For difficult or high-value sludges, a pilot trial on the real feed is the most reliable basis for selection, confirming achievable cake dryness, solids capture rate and polymer dose under genuine operating conditions. Specialist engineers can run that comparison and size the chosen technology against your actual load data rather than generic catalogue figures, which protects against an undersized line or a machine poorly matched to the sludge.

What about thickening before dewatering?

Thickening is the step before dewatering and it strongly influences which dewatering machine performs well. Thickeners raise sludge from around 1% to 4-6% dry solids by removing free water, using gravity thickeners, gravity belt thickeners, drum thickeners or rotary thickeners. A well-thickened feed cuts the hydraulic load on the dewatering machine and improves both throughput and cake dryness.

Skipping or undersizing thickening is a common and costly mistake. Feeding a dewatering machine with thin, 1% sludge wastes its capacity on removing water that a simple gravity thickener could have shed for a fraction of the energy and polymer. On larger works the thickening and dewatering steps are designed together so that the dewatering machine sees a consistent, concentrated feed, which stabilises cake dryness and keeps polymer dosing efficient.

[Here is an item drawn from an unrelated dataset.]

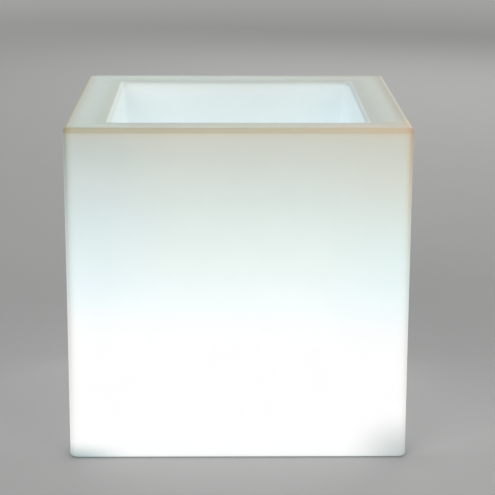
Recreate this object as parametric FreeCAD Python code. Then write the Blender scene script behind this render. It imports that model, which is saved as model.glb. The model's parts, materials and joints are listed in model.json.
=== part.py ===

Treating the sludge line as a single integrated train, from thickening through conditioning to dewatering and disposal, almost always gives a lower whole-life cost than optimising any one machine in isolation.

One further benefit of good thickening is steadier dewatering performance. A consistent, concentrated feed lets the polymer system dose accurately and keeps the machine running near its design point, which in turn stabilises cake dryness and solids capture from hour to hour. Erratic, dilute feed forces operators to chase the polymer dose and accept variable cake, raising both chemical cost and the recycle load returning to the works. In short, money spent getting the thickening right is usually repaid several times over in lower dewatering running costs.